Information provided:
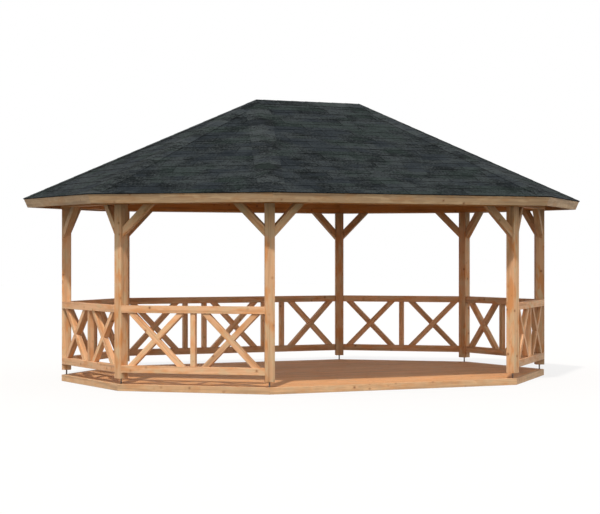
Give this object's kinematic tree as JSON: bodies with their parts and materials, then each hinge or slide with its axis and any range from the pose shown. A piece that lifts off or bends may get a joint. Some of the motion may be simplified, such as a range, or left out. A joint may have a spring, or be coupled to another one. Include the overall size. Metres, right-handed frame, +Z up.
{
  "type": "garden gazebo",
  "caption": "Open timber garden gazebo on an elongated octagonal deck, with crossed-bar railings, knee-braced posts and a shingled hip roof.",
  "frame": {"origin": "on the ground, at the centre of the plan", "axes": "+Z up, front entrance towards -Y, the two long sides along X"},
  "size_m": [7.0248, 5.5148, 3.6178],
  "materials": {
    "deck_timber": "matt, warm brown impregnated softwood",
    "frame_timber": "matt, honey-brown impregnated softwood with knots",
    "railing_timber": "matt, honey-brown impregnated softwood with knots",
    "roof_timber": "matt, honey-brown impregnated softwood boards",
    "shingle": "matt, mineral-granule bitumen shingle, dark grey-green",
    "rod_steel": "dull galvanised"
  },
  "bodies": {
    "root": {"deck_floor": "deck_timber", "deck_joists": "deck_timber", "deck_edge_boards": "deck_timber", "post_rods": "rod_steel", "post_front_left": "frame_timber", "post_front_right": "frame_timber", "post_right_front": "frame_timber", "post_right_back": "frame_timber", "post_back_right": "frame_timber", "post_back_left": "frame_timber", "post_left_back": "frame_timber", "post_left_front": "frame_timber", "ring_beam_front": "frame_timber", "knee_braces_front": "frame_timber", "ring_beam_front_right": "frame_timber", "knee_braces_front_right": "frame_timber", "railing_front_right": "railing_timber", "ring_beam_right": "frame_timber", "knee_braces_right": "frame_timber", "railing_right": "railing_timber", "ring_beam_back_right": "frame_timber", "knee_braces_back_right": "frame_timber", "railing_back_right": "railing_timber", "ring_beam_back": "frame_timber", "knee_braces_back": "frame_timber", "railing_back": "railing_timber", "ring_beam_back_left": "frame_timber", "knee_braces_back_left": "frame_timber", "railing_back_left": "railing_timber", "ring_beam_left": "frame_timber", "knee_braces_left": "frame_timber", "railing_left": "railing_timber", "ring_beam_front_left": "frame_timber", "knee_braces_front_left": "frame_timber", "railing_front_left": "railing_timber", "hip_rafters": "frame_timber", "common_rafters": "frame_timber", "ridge_beam": "frame_timber", "ridge_blocks": "frame_timber", "roof_boarding": "roof_timber", "fascia_boards": "roof_timber", "roof_shingles": "shingle", "roof_capping": "shingle"}
  },
  "joints": []
}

What you need to do: Write the data from above out again, exactly.

Solution to the exercise:
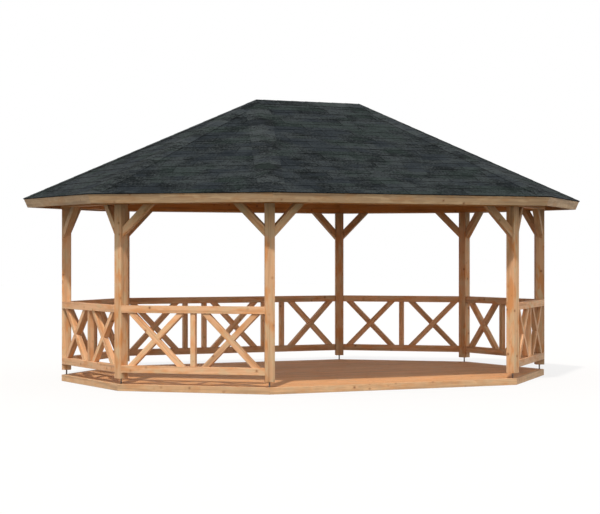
Give this object's kinematic tree as JSON: bodies with their parts and materials, then each hinge or slide with its axis and any range from the pose shown. A piece that lifts off or bends may get a joint. Some of the motion may be simplified, such as a range, or left out. A joint may have a spring, or be coupled to another one. Include the overall size. Metres, right-handed frame, +Z up.
{
  "type": "garden gazebo",
  "caption": "Open timber garden gazebo on an elongated octagonal deck, with crossed-bar railings, knee-braced posts and a shingled hip roof.",
  "frame": {"origin": "on the ground, at the centre of the plan", "axes": "+Z up, front entrance towards -Y, the two long sides along X"},
  "size_m": [7.0248, 5.5148, 3.6178],
  "materials": {
    "deck_timber": "matt, warm brown impregnated softwood",
    "frame_timber": "matt, honey-brown impregnated softwood with knots",
    "railing_timber": "matt, honey-brown impregnated softwood with knots",
    "roof_timber": "matt, honey-brown impregnated softwood boards",
    "shingle": "matt, mineral-granule bitumen shingle, dark grey-green",
    "rod_steel": "dull galvanised"
  },
  "bodies": {
    "root": {"deck_floor": "deck_timber", "deck_joists": "deck_timber", "deck_edge_boards": "deck_timber", "post_rods": "rod_steel", "post_front_left": "frame_timber", "post_front_right": "frame_timber", "post_right_front": "frame_timber", "post_right_back": "frame_timber", "post_back_right": "frame_timber", "post_back_left": "frame_timber", "post_left_back": "frame_timber", "post_left_front": "frame_timber", "ring_beam_front": "frame_timber", "knee_braces_front": "frame_timber", "ring_beam_front_right": "frame_timber", "knee_braces_front_right": "frame_timber", "railing_front_right": "railing_timber", "ring_beam_right": "frame_timber", "knee_braces_right": "frame_timber", "railing_right": "railing_timber", "ring_beam_back_right": "frame_timber", "knee_braces_back_right": "frame_timber", "railing_back_right": "railing_timber", "ring_beam_back": "frame_timber", "knee_braces_back": "frame_timber", "railing_back": "railing_timber", "ring_beam_back_left": "frame_timber", "knee_braces_back_left": "frame_timber", "railing_back_left": "railing_timber", "ring_beam_left": "frame_timber", "knee_braces_left": "frame_timber", "railing_left": "railing_timber", "ring_beam_front_left": "frame_timber", "knee_braces_front_left": "frame_timber", "railing_front_left": "railing_timber", "hip_rafters": "frame_timber", "common_rafters": "frame_timber", "ridge_beam": "frame_timber", "ridge_blocks": "frame_timber", "roof_boarding": "roof_timber", "fascia_boards": "roof_timber", "roof_shingles": "shingle", "roof_capping": "shingle"}
  },
  "joints": []
}